Welcome. I'm glad you found us. It's great that you have started on your healing journey and I wish you well as you continue.

LandedBird

Welcome, Lina.  I hope you find comfort in the company of others here.  I am new too.  I look forward to journeying with you. 

Lina24

Thank you for your kind words. I'm finding so much good advice and hope here already.

Kizzie

Hi and a warm welcome Lina!  :heythere:  Very glad to hear you're finding some good info and resources already.  :thumbup:

wooboyattachmenttrauma

Hi Lina, I'm so glad you're here. Welcome! Thanks for sharing your story. I am so, so sorry for the abuse you suffered. I too was abused by an older brother and parents were no help, though in a different way.

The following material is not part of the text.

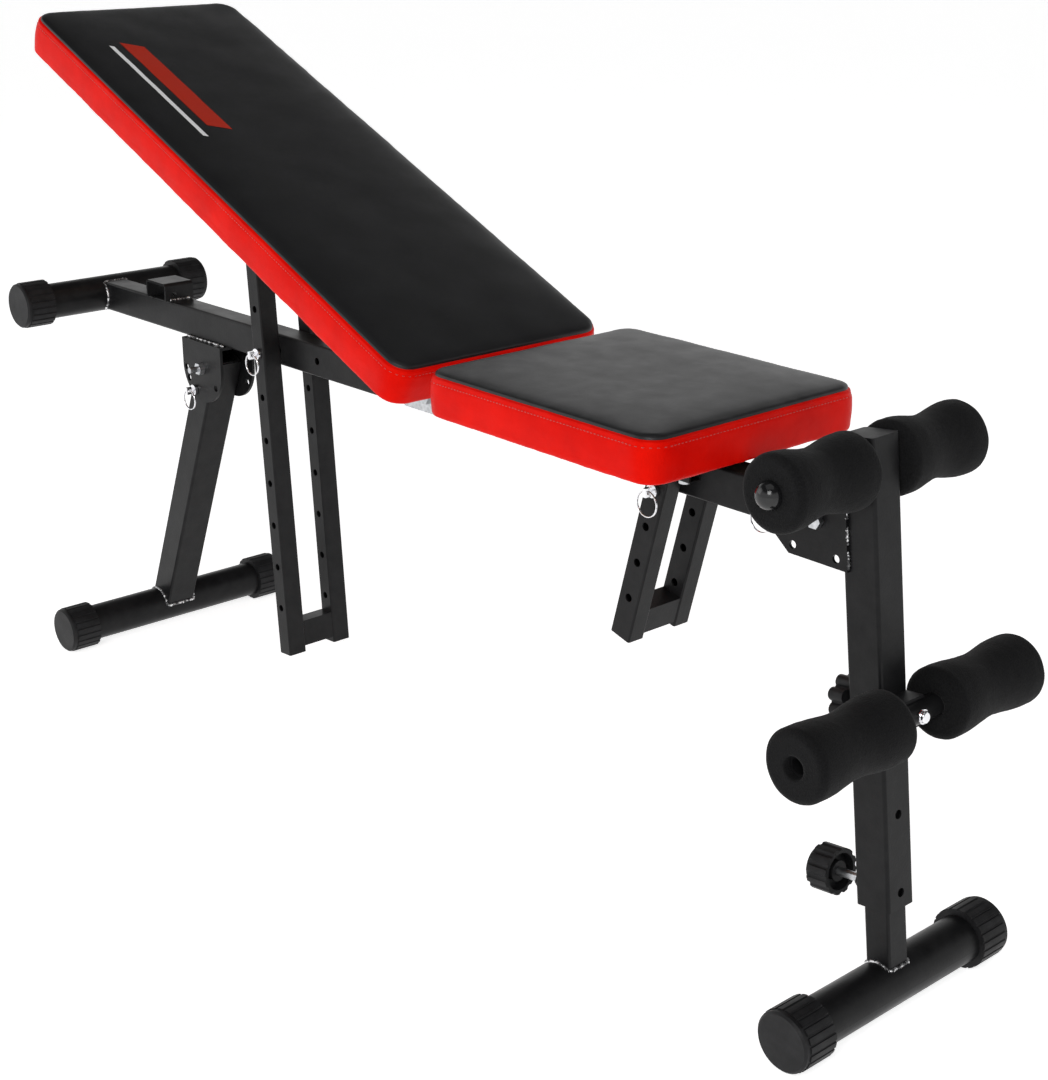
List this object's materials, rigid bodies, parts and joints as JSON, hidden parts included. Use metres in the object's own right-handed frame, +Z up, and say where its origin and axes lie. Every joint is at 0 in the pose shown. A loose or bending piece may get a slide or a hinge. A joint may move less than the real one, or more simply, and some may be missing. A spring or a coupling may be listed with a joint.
{
  "type": "decline sit up bench",
  "caption": "Folding sit up bench with a tilting padded backrest and seat on pinned ladders, foam leg rollers and a telescoping front foot.",
  "frame": {"origin": "on the floor, below the middle of the bench's length and width", "axes": "+X runs from the rear cross tube to the leg hold post, +Y across the bench to the side without pull pins, +Z up"},
  "size_m": [1.3622, 0.32, 0.7872],
  "materials": {
    "black_paint": "satin black stoved paint",
    "black_plastic": "black moulded plastic with a fine grain",
    "gloss_cap": "polished black plastic",
    "zinc": "bright zinc plate",
    "chrome": "bright chrome plate",
    "black_foam": "fine textured black foam, matte",
    "pad_vinyl": "grained vinyl cover, black top face with a bright red side band",
    "plywood": "bare plywood"
  },
  "bodies": {
    "frame": {"main_beam": "black_paint", "beam_end_plug": "black_plastic", "rear_cross_tube": "black_paint", "rear_cross_caps": "black_plastic", "bridge_bracket": "black_paint", "leg_bracket": "black_paint", "leg_pivot_bolt": "zinc", "pad_hinge_plates": "zinc", "hinge_plate_bolts": "zinc", "pad_hinge_rod": "zinc", "post_pivot_bolt": "zinc"},
    "rear_leg": {"rear_leg_tube": "black_paint", "rear_foot_tube": "black_paint", "rear_foot_caps": "black_plastic"},
    "front_post": {"post_tube": "black_paint", "post_top_plug": "black_plastic", "post_gussets": "black_paint", "post_guide_bush": "black_plastic", "upper_roller_bar": "zinc", "upper_bar_balls": "gloss_cap", "lower_roller_bar": "black_paint", "lower_bar_saddle": "black_plastic", "lower_bar_bolt": "chrome", "post_lock_nut": "black_paint"},
    "front_foot": {"inner_post_tube": "black_paint", "front_foot_tube": "black_paint", "front_foot_caps": "black_plastic"},
    "backrest": {"backrest_pad": "pad_vinyl", "backrest_board": "plywood", "backrest_rail_near": "black_paint", "backrest_rail_far": "black_paint", "backrest_cross_bars": "black_paint", "backrest_screws": "zinc", "backrest_ladder_pin": "zinc"},
    "backrest_ladder": {"backrest_ladder_rails": "black_paint", "backrest_ladder_cross": "black_paint"},
    "seat": {"seat_pad": "pad_vinyl", "seat_board": "plywood", "seat_rail_near": "black_paint", "seat_rail_far": "black_paint", "seat_cross_bars": "black_paint", "seat_screws": "zinc", "seat_ladder_pin": "zinc"},
    "seat_ladder": {"seat_ladder_rails": "black_paint", "seat_ladder_cross": "black_paint"},
    "upper_roller_near": {"upper_roller_near": "black_foam"},
    "upper_roller_far": {"upper_roller_far": "black_foam"},
    "lower_roller_near": {"lower_roller_near": "black_foam"},
    "lower_roller_far": {"lower_roller_far": "black_foam"},
    "star_knob": {"star_knob": "black_plastic"},
    "lock_knob": {"lock_knob": "black_plastic", "lock_knob_shank": "zinc"},
    "backrest_lock_pin": {"backrest_lock_pin": "chrome"},
    "backrest_lock_ring": {"backrest_lock_ring": "chrome"},
    "seat_lock_pin": {"seat_lock_pin": "chrome"},
    "seat_lock_ring": {"seat_lock_ring": "chrome"},
    "post_lock_pin": {"post_lock_pin": "chrome"},
    "post_lock_ring": {"post_lock_ring": "chrome"},
    "leg_lock_pin": {"leg_lock_pin": "chrome"},
    "leg_lock_ring": {"leg_lock_ring": "chrome"}
  },
  "joints": [
    {"name": "rear_leg_fold", "type": "hinge", "parent": "frame", "child": "rear_leg", "pos_m": [-0.39917, 0, 0.3796], "axis": [0, -1, 0], "range_deg": [0, 40]},
    {"name": "front_post_fold", "type": "hinge", "parent": "frame", "child": "front_post", "pos_m": [0.55233, 0, 0.4371], "axis": [0, 1, 0], "range_deg": [0, 50]},
    {"name": "front_foot_telescope", "type": "slide", "parent": "front_post", "child": "front_foot", "axis": [0.1231, 0, -0.9924], "range_m": [0, 0.075]},
    {"name": "backrest_tilt", "type": "hinge", "parent": "frame", "child": "backrest", "pos_m": [0.14733, 0, 0.4746], "axis": [0, 1, 0], "range_deg": [-7.4, 38.7]},
    {"name": "backrest_ladder_swing", "type": "hinge", "parent": "backrest", "child": "backrest_ladder", "pos_m": [-0.25729, 0, 0.61358], "axis": [0, 1, 0], "range_deg": [-12.6, 2.6]},
    {"name": "seat_tilt", "type": "hinge", "parent": "frame", "child": "seat", "pos_m": [0.14733, 0, 0.4746], "axis": [0, -1, 0], "range_deg": [0, 18.6]},
    {"name": "seat_ladder_swing", "type": "hinge", "parent": "seat", "child": "seat_ladder", "pos_m": [0.39133, 0, 0.4596], "axis": [0, -1, 0], "range_deg": [-4.4, 0.2]},
    {"name": "upper_roller_near_spin", "type": "hinge", "parent": "front_post", "child": "upper_roller_near", "pos_m": [0.58705, 0, 0.48956], "axis": [0, 1, 0], "continuous": true},
    {"name": "upper_roller_far_spin", "type": "hinge", "parent": "front_post", "child": "upper_roller_far", "pos_m": [0.58705, 0, 0.48956], "axis": [0, 1, 0], "continuous": true},
    {"name": "lower_roller_near_spin", "type": "hinge", "parent": "front_post", "child": "lower_roller_near", "pos_m": [0.64856, 0, 0.28699], "axis": [0, 1, 0], "continuous": true},
    {"name": "lower_roller_far_spin", "type": "hinge", "parent": "front_post", "child": "lower_roller_far", "pos_m": [0.64856, 0, 0.28699], "axis": [0, 1, 0], "continuous": true},
    {"name": "star_knob_spin", "type": "hinge", "parent": "front_post", "child": "star_knob", "pos_m": [0.58296, 0, 0.27886], "axis": [-0.9924, 0, -0.1231], "continuous": true},
    {"name": "lock_knob_spin", "type": "hinge", "parent": "front_post", "child": "lock_knob", "pos_m": [0.60352, 0, 0.11313], "axis": [-0.9924, 0, -0.1231], "continuous": true},
    {"name": "backrest_lock_pull", "type": "slide", "parent": "backrest_ladder", "child": "backrest_lock_pin", "axis": [0, -1, 0], "range_m": [0, 0.03]},
    {"name": "backrest_lock_ring_swing", "type": "hinge", "parent": "backrest_lock_pin", "child": "backrest_lock_ring", "pos_m": [-0.24422, -0.0524, 0.43044], "axis": [1, 0, 0], "range_deg": [-80, 15]},
    {"name": "seat_lock_pull", "type": "slide", "parent": "seat_ladder", "child": "seat_lock_pin", "axis": [0, -1, 0], "range_m": [0, 0.03]},
    {"name": "seat_lock_ring_swing", "type": "hinge", "parent": "seat_lock_pin", "child": "seat_lock_ring", "pos_m": [0.38207, -0.0494, 0.4249], "axis": [1, 0, 0], "range_deg": [-80, 15]},
    {"name": "post_lock_pull", "type": "slide", "parent": "front_post", "child": "post_lock_pin", "axis": [0, -1, 0], "range_m": [0, 0.03]},
    {"name": "post_lock_ring_swing", "type": "hinge", "parent": "post_lock_pin", "child": "post_lock_ring", "pos_m": [0.49933, -0.02945, 0.437], "axis": [1, 0, 0], "range_deg": [-80, 15]},
    {"name": "leg_lock_pull", "type": "slide", "parent": "frame", "child": "leg_lock_pin", "axis": [0, -1, 0], "range_m": [0, 0.03]},
    {"name": "leg_lock_ring_swing", "type": "hinge", "parent": "leg_lock_pin", "child": "leg_lock_ring", "pos_m": [-0.41667, -0.0331, 0.3499], "axis": [1, 0, 0], "range_deg": [-80, 15]}
  ],
  "couplings": [
    {"joint": "backrest_ladder_swing", "follows": "backrest_tilt", "ratio": -0.32},
    {"joint": "seat_ladder_swing", "follows": "seat_tilt", "ratio": -0.226}
  ]
}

I'm glad you are working on healing now, you deserve it.

beauty4ashes13

Hello, you have described my life eerily accurately. Abusive older brother, neglectful parents. My brother even plotted with my ex husband in an attempt to get him to leave me and our children and move in with him. They both called me a * on different occasions with the other present and they collectively thought it was ok and that I deserved it. That kind of life long abuse is awful. As child I learned that I was insignificant at best and a problem worthy of punishment at worst. I'm glad you're  here. I'm glad  I'm here. I hope we both find real  healing.

Lina24

It's heartbreaking to hear from others who have suffered and I'm sorry for everyone who has lived like this. But we know now that we were not responsible for what happened and have, hopefully, found people in our lives who truly care about us.